I’ve talked about being awarded an Honorable Mention for the Sapele and Big Leaf Maple media center at this years Design in Wood show. Thought I’d share a photo of me getting that award. Not to be boastful but it’s an awesome feeling having your work recognized by a jury of your peers. According to the show catalog there were 17 judges involved. It would really be interesting to hear from them and learn what criteria they used to determine awards. Be fun to “be a fly on the wall” during that process. In a few of the shows Diane entered paintings in the judge would sometimes present the winners and explain how they chose them. Enough about that, so let me share what else has been going on in the shop since then.
After completing such a large project as the media center was I decided to scale down a bit and make a few boxes. These are now on my Etsy store so it’ll be interesting to see what kind of interest they may generate. Etsy sales have been pretty slow this time of year and probably won’t pick up until we get closer to the Christmas season!
I really enjoy the challenge of this style of box which I refer to as “slanted dovetails”. As far as I know they’re my original design and I like the play of end and face grain in the joinery. For the Yin-Yang box, one piece of the Brazilian Satinwood was cut on the bandsaw in the yin-yang design. They were then flipped around to achieve the design you see. The Pear Box has the sides contoured in a pear shape and also features a carved, pear leaf for it’s handle. The Pear Box uses Monkeypod wood for the sides and lid while the Yin-Yang box has a contrasting lid of Black Limba.
One of many things that intrigue me is seeing wood that is carved to resemble cloth or clothing. In the WoodItIs studio/school, Jamie has a full size tank top that is hanging on a hanger. I look at it every time I’m at her place and decided this could be something to try. It’s not quite finished yet but I’ll share what I have accomplished so far. I took a piece of white cotton (t-shirt material) and soaked it in a solution of water and white glue that was old and questionable for woodwork. A dowel was clamped to a parallel clamp and the cloth was “artistically” draped over it and allowed to dry. It remained stiff as a board which is what I was after.
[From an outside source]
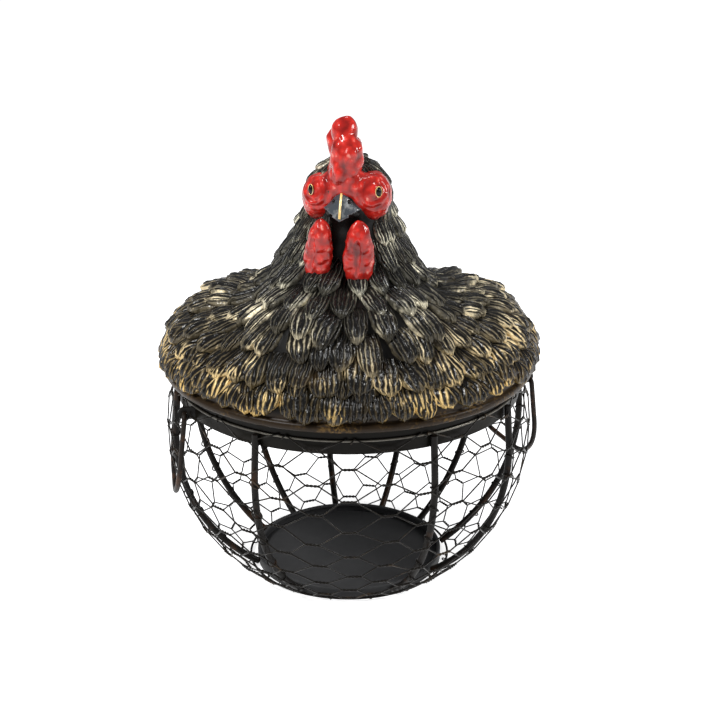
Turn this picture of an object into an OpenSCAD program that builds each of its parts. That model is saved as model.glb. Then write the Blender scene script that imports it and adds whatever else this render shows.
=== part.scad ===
// Round wire basket for eggs or small produce, with a hen-shaped lid and two drop handles.
// Millimetres, +Z up. The origin is the middle of the base's underside and the hen faces -Y.
// An azimuth is measured about Z from the front (-Y) and is positive towards +X.

/* [Base] */
// Outer radius of the pressed base dish
base_r = 57; // [48:0.5:66]
// Height of the dish's turned-up wall
base_h = 6.6; // [5:0.1:9]
// Thickness of the dish's sheet
base_sheet = 1.2; // [0.8:0.1:2]
// Radius of the rolled edge on top of the dish's wall
base_bead_r = 1.2; // [0.8:0.1:1.6]

/* [Bowl] */
// Radius of the sphere that the middle of every rib lies on
bowl_r = 106; // [94:1:130]
// Diameter of the rib wire
rib_d = 4; // [3:0.1:5]
// Height of a rib's centreline where it meets the base
rib_foot_z = 3.6; // [3.2:0.1:6]
// How far the band is smaller in radius than the ribs' sphere
band_inset = 4; // [2.5:0.5:6]
// Height of the band's lower edge above the middle of that sphere
band_lift = 22.5; // [20:0.5:26]
// Height of the rim band
band_h = 15.5; // [12:0.5:20]
// Thickness of the rim band
band_t = 1; // [0.8:0.1:1.6]

/* [Netting] */
// Diameter of the netting's wire
net_d = 0.7; // [0.5:0.1:1]
// Diameter of the wires that the netting is laced to, at the rim and round the base
edge_wire_d = 1.4; // [1:0.1:2]

/* [Handles] */
// Diameter of the handle wire
handle_d = 3; // [2.4:0.1:4]
// Half the distance between a handle's two legs
handle_half_w = 45; // [36:1:50]
// How far a handle reaches below its hinge
handle_drop = 58; // [48:1:66]
// Radius of a handle's lower corners
handle_corner_r = 32; // [20:1:34]
// Thickness of an eye's plate
eye_t = 1.8; // [1.2:0.1:2.4]
// Radius of an eye's rounded end
eye_r = 3.6; // [3:0.1:3.8]
// Radial clearance of a handle's pin in its eye
eye_clearance = 0.08; // [0.04:0.01:0.1]
// Azimuth of the left handle's middle
left_handle_at = -82; // [-86:1:-78]
// Azimuth of the right handle's middle
right_handle_at = 113; // [110:1:116]

/* [Lid] */
// How far the lid's widest part stands out past the rim band
lid_overhang = 10; // [6:0.5:16]
// How far the lid's lower edge is smaller in radius than its widest part
lid_undercut = 1.5; // [0.5:0.5:4]
// Height of the lid's rounded side, from the lower edge up to its widest part
lid_side_h = 14.7; // [10:0.1:18]
// Height of the back above the lid's widest part
back_h = 35; // [28:1:44]
// Wall of the casting
lid_wall = 4.5; // [3.5:0.1:6]
// Depth of the collar that drops inside the rim band
collar_h = 6.3; // [4:0.1:9]
// Clearance of the collar inside the rim band
collar_clearance = 1.5; // [0.8:0.1:3]

/* [Hen] */
// Radius of the hen's head
head_r = 24; // [20:0.5:27]
// Height of the middle of the head above the lid's lower edge
head_h = 111; // [98:1:125]
// How far forward the head stands from the middle of the lid
head_forward = 34; // [26:1:40]
// Angle that the head is turned to the hen's right
head_turn = 8; // [0:1:15]
// Radius of the neck where it leaves the back
neck_r = 54; // [46:1:60]
// Height of the comb's lobes above the middle of the head
comb_h = 35; // [30:1:40]
// Thickness of the comb
comb_t = 14; // [10:0.5:18]
// Length of the wattles below the middle of the head
wattle_h = 36; // [28:1:40]

/* [Hidden] */
$fn = 96;

gap = 0.1;       // between pieces that are welded or laced together
seat = 0.3;      // between the basket and what rests on it
rib_r = rib_d / 2;
wire_r = edge_wire_d / 2;
grip_r = handle_d / 2;

// Azimuths of the ten hand-set ribs, anticlockwise from above
rib_at = [-29, 27, 61, 99, 130, 159, 189, 218, 246, 287];

// The ribs leave the base's wall, follow the sphere, then run straight on to the outside of the band.
rib_foot_r = (base_r + gap) * bowl_r / (bowl_r - rib_r);
bowl_z = rib_foot_z + sqrt(pow(bowl_r, 2) - pow(rib_foot_r, 2));
band_r = bowl_r - band_inset;
rib_top_r = band_r + rib_r + gap;
band_z = bowl_z + band_lift;
band_top = band_z + band_h;
lacing_z = band_top - 7.3;
rib_top_z = lacing_z - wire_r - 0.5;
foot_angle = asin(rib_foot_r / bowl_r);
rib_top_at = norm([rib_top_r, rib_top_z - bowl_z]);
straight_len = sqrt(pow(rib_top_at, 2) - pow(bowl_r, 2));
straight_a = atan((rib_top_z - bowl_z) / rib_top_r) - atan(straight_len / bowl_r);

// The netting lies on the outside of the ribs.
net_in = bowl_r + rib_r + gap + 0.25;
net_out = net_in + net_d;
base_wire_a = foot_angle + 1;
base_wire_at = net_in + wire_r - 0.25;
net_sweep = straight_a + 89 - base_wire_a;
net_straight = (band_lift - 1.5 - net_in * sin(straight_a)) / cos(straight_a);

// A handle hangs with its legs beside the bowl and its foot against it, so it leans outward.
hinge_z = band_z + eye_r;
foot_z = hinge_z - handle_drop;
leg_p = sqrt(pow(net_out + grip_r + 1.8, 2) - pow(handle_half_w, 2));
foot_p = sqrt(pow(net_out, 2) - pow(bowl_z - foot_z - grip_r, 2)) + grip_r + 0.5;
lean = atan((foot_p - leg_p) / (bowl_z - foot_z));
hinge_p = leg_p - (hinge_z - bowl_z) * tan(lean);
handle_len = handle_drop / cos(lean);
pin_len = 7;
pin_bend_r = 3;
eye_x = handle_half_w - pin_len + eye_t / 2 + 1;

// The lid's flange rests on the band and its collar drops inside.
lid_z = band_top + seat;
lid_r = band_r + lid_overhang;
widest_z = lid_z + lid_side_h;
collar_r = band_r - band_t - collar_clearance;
flange_h = 4;
back_steps = 20;
neck_low = [-3, -6, widest_z + 27];
head_at = [-1, -head_forward, lid_z + head_h];

function rib_name(i) = str("rib_", i < 10 ? "0" : "", i);

// ---------- shapes that repeat ----------

module ring(r, z, wire) translate([0, 0, z]) rotate_extrude() translate([r, 0]) circle(r = wire);

// A solid that tapers smoothly from a ball of radius r1 at p1 to one of radius r2 at p2
module taper(p1, r1, p2, r2) {
    v = p2 - p1;
    d = norm(v);
    s = (r1 - r2) / d;
    c = sqrt(1 - s * s);
    translate(p1) rotate([0, acos(v[2] / d), atan2(v[1], v[0])]) {
        sphere(r = r1);
        translate([0, 0, r1 * s]) cylinder(r1 = r1 * c, r2 = r2 * c, h = d + (r2 - r1) * s);
        translate([0, 0, d]) sphere(r = r2);
    }
}

// A wire bent round a centre in the X-Z plane, from the angle start above +X
module arc(x, z, r, start, sweep, wire)
    translate([x, 0, z]) rotate([90, 0, 0]) rotate([0, 0, start])
        rotate_extrude(angle = sweep) translate([r, 0]) circle(r = wire);

module bar(x, z, len, wire) translate([x, 0, z]) rotate([0, 90, 0]) cylinder(r = wire, h = len);

module at_hinge(azimuth) rotate([0, 0, azimuth]) translate([0, -hinge_p, hinge_z]) children();

module at_head() translate(head_at) rotate([0, 0, -head_turn]) children();

// ---------- basket ----------

module base_dish() color([0.16, 0.16, 0.16]) rotate_extrude() {
    square([base_r, base_sheet]);
    translate([base_r - base_sheet, 0]) square([base_sheet, base_h - base_bead_r]);
    translate([base_r - base_bead_r, base_h - base_bead_r]) circle(r = base_bead_r);
}

module base_wire() color([0.12, 0.1, 0.09])
    ring(base_wire_at * sin(base_wire_a), bowl_z - base_wire_at * cos(base_wire_a), wire_r);

module rib(i) color([0.1, 0.08, 0.07])
    rotate([0, 0, rib_at[i - 1] - 90]) translate([0, 0, bowl_z]) rotate([0, -straight_a, 0]) {
        translate([bowl_r, 0, 0]) cylinder(r = rib_r, h = straight_len);
        rotate([-90, 0, 0]) rotate_extrude(angle = straight_a + 90 - foot_angle)
            translate([bowl_r, 0]) circle(r = rib_r);
    }

module rim_band() color([0.15, 0.15, 0.13]) translate([0, 0, band_z]) difference() {
    cylinder(r = band_r, h = band_h);
    translate([0, 0, -1]) cylinder(r = band_r - band_t, h = band_h + 2);
}

module lacing_wire() color([0.3, 0.28, 0.26]) ring(band_r + wire_r + gap, lacing_z, wire_r);

module netting() color([0.14, 0.12, 0.1])
    rotate_extrude() translate([0, bowl_z]) rotate(straight_a) {
        translate([net_in, 0]) square([net_d, net_straight]);
        intersection() {
            difference() {
                circle(r = net_out);
                circle(r = net_in);
            }
            polygon([[0, 0], [2 * bowl_r, 0], 2 * bowl_r * [cos(net_sweep), -sin(net_sweep)]]);
        }
    }

// side is -1 or 1 along the hinge line
module handle_eye(azimuth, side) color([0.1, 0.1, 0.1]) difference() {
    at_hinge(azimuth) translate([side * eye_x - eye_t / 2, 0, 0]) rotate([0, 90, 0]) {
        difference() {
            union() {
                cylinder(r = eye_r, h = eye_t);
                translate([-eye_r, 0, 0]) cube([2 * eye_r, 2 * band_inset + 12, eye_t]);
            }
            translate([0, 0, -1]) cylinder(r = grip_r + eye_clearance, h = eye_t + 2);
        }
    }
    cylinder(r = band_r + gap, h = band_top);
}

module handle(azimuth) color([0.12, 0.08, 0.06]) at_hinge(azimuth) rotate([-lean, 0, 0])
    for (side = [0, 1]) mirror([side, 0, 0]) {
        bar(handle_half_w - pin_len, 0, pin_len - pin_bend_r, grip_r);
        arc(handle_half_w - pin_bend_r, -pin_bend_r, pin_bend_r, 0, 90, grip_r);
        translate([handle_half_w, 0, handle_corner_r - handle_len])
            cylinder(r = grip_r, h = handle_len - handle_corner_r - pin_bend_r);
        arc(handle_half_w - handle_corner_r, handle_corner_r - handle_len, handle_corner_r, -90, 90, grip_r);
        bar(0, -handle_len, handle_half_w - handle_corner_r, grip_r);
    }

// ---------- lid ----------

// The back's outline, from its widest part up to the middle, with the wall's thickness taken off
function back_line(wall) = [for (i = [0:back_steps]) let (a = 90 * i / back_steps)
    [(lid_r - wall) * cos(a), widest_z + (back_h - wall) * sin(a)]];

module back_outside() rotate_extrude()
    polygon(concat([[0, lid_z], [lid_r - lid_undercut, lid_z], [lid_r - 1, lid_z + lid_side_h * 0.4]],
        back_line(0)));

module back_inside() rotate_extrude() {
    polygon(concat([[0, lid_z + flange_h], [lid_r - lid_wall - lid_undercut, lid_z + flange_h]],
        back_line(lid_wall)));
    square([collar_r - lid_wall, lid_z + flange_h + 1]);
}

module neck_and_head(wall) taper(neck_low, neck_r - wall, head_at, head_r - wall);

module tail() {
    taper([0, 68, widest_z + 8], 20, [0, 98, widest_z + 42], 9);
    taper([0, 60, widest_z + 10], 20, [0, 82, widest_z + 52], 8);
}

module hen_body() color([0.1, 0.09, 0.08]) difference() {
    union() {
        back_outside();
        translate([0, 0, lid_z - collar_h]) cylinder(r = collar_r, h = collar_h + 1);
        neck_and_head(0);
        tail();
    }
    back_inside();
    neck_and_head(lid_wall);
}

module hen_comb() color([0.65, 0.05, 0.05]) difference() {
    at_head() for (lobe = [[-15, -5], [0, 0], [15, -4], [28, -11]])
        taper([0, lobe[0] / 2, head_r * 0.45], comb_t / 2,
            [0, lobe[0], comb_h + lobe[1]], comb_t / 2);
    neck_and_head(0);
}

module hen_beak() color([0.35, 0.35, 0.33]) difference() {
    at_head() translate([0, -head_r + 6, -1]) rotate([100, 0, 0]) {
        cylinder(r1 = 8, r2 = 1.5, h = 9.5);
        translate([0, 0, 9.5]) sphere(r = 1.5);
    }
    neck_and_head(0);
}

module hen_wattle(side) color([0.65, 0.05, 0.05]) difference() {
    at_head() taper([side * 5, -head_r + 10, -11], 4, [side * 10.8, -head_r - 5, 8 - wattle_h], 8);
    neck_and_head(0);
}

// A flat-backed dome that sits on the head
module hen_eye(side) color([0.02, 0.02, 0.02]) at_head()
    rotate([0, 0, side * 46]) rotate([-15.5, 0, 0]) translate([0, -head_r - gap, 0]) difference() {
        translate([0, 3.6, 0]) sphere(r = 5.4);
        translate([-6, 0, -6]) cube([12, 12, 12]);
    }

base_dish();
base_wire();
for (i = [1:10]) rib(i);
rim_band();
lacing_wire();
netting();
handle_eye(left_handle_at, 1);  // eye_left_front
handle_eye(left_handle_at, -1);  // eye_left_rear
handle_eye(right_handle_at, -1);  // eye_right_front
handle_eye(right_handle_at, 1);  // eye_right_rear
handle(left_handle_at);  // handle_left
handle(right_handle_at);  // handle_right
hen_body();
hen_comb();
hen_beak();
hen_wattle(1);  // hen_wattle_left
hen_wattle(-1);  // hen_wattle_right
hen_eye(1);  // hen_eye_left
hen_eye(-1);  // hen_eye_right
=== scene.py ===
import math
import random

import bmesh
import bpy
import numpy as np
from mathutils import Matrix, Vector, noise


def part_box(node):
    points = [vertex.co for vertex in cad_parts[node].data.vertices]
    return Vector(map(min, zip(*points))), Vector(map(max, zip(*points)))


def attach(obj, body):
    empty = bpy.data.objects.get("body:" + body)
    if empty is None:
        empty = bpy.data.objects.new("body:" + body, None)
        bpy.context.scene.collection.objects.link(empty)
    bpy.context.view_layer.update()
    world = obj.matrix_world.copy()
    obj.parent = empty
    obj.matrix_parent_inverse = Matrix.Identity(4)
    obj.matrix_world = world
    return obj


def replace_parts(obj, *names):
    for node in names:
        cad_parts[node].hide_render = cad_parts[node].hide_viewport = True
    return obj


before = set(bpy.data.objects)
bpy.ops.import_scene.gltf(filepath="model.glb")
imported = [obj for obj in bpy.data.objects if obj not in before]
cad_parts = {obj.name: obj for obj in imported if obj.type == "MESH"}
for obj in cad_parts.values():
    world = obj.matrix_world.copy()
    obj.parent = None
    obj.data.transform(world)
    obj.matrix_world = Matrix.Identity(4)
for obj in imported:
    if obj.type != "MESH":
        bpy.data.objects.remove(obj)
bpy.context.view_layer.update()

# The wire basket with its hen lid. Sizes are in millimetres until a mesh is written, +Z is up and
# the hen faces -Y. An azimuth is measured about Z from the front and is positive towards +X.

MM = 0.001


def corners(node):
    """The lowest and highest corner of a CAD node, in millimetres."""
    low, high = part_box(node)
    return Vector(low) / MM, Vector(high) / MM


BAND_LOW, BAND_HIGH = corners("rim_band")
BAND_R = BAND_HIGH.x
LACING_LOW, LACING_HIGH = corners("lacing_wire")
LACING_Z = (LACING_LOW.z + LACING_HIGH.z) / 2
LACING_R = (LACING_HIGH.z - LACING_LOW.z) / 2
BASE_WIRE_R = corners("base_wire")[1].x
NET_R = corners("netting")[1].x - 0.35
LID_LOW, LID_HIGH = corners("hen_body")
LID_R = LID_HIGH.x
LID_GAP = 0.3
LID_Z = BAND_HIGH.z + LID_GAP
BAND_LIFT = 22.5
BOWL_Z = BAND_LOW.z - BAND_LIFT


# ---------- camera, light and floor ----------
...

My next step was to take a piece of Basswood (approximately 3/4″ x 6″ x 7″) and first drill a hole through the top for the dowel. What followed was lots of trial and error with different gouges and carving knives to attempt to make that piece of wood look like a piece of material! The picture at the left shows it as it is now — almost complete. The backside is done as well and to be honest, I’m quite pleased with the results! My intention is to experiment with some white Milk Paint so it’ll be white but have an opaque finish on it. Experimenting with the hanger design and using some stranded, copper ground wire. It’s a bit too flexible so my thought is to use solder and a torch to solidify and make it look interesting. We’ll see but it’s been a good way to spend numerous hours. In the painting world, this is referred to as Trompe-l’oeil, which means deceive the eye. I’ve seen some exquisite paintings in this style. So, what I’m attempting to do with the carving is make the viewer think this is actually a piece of cloth when it’s really a chunk of wood!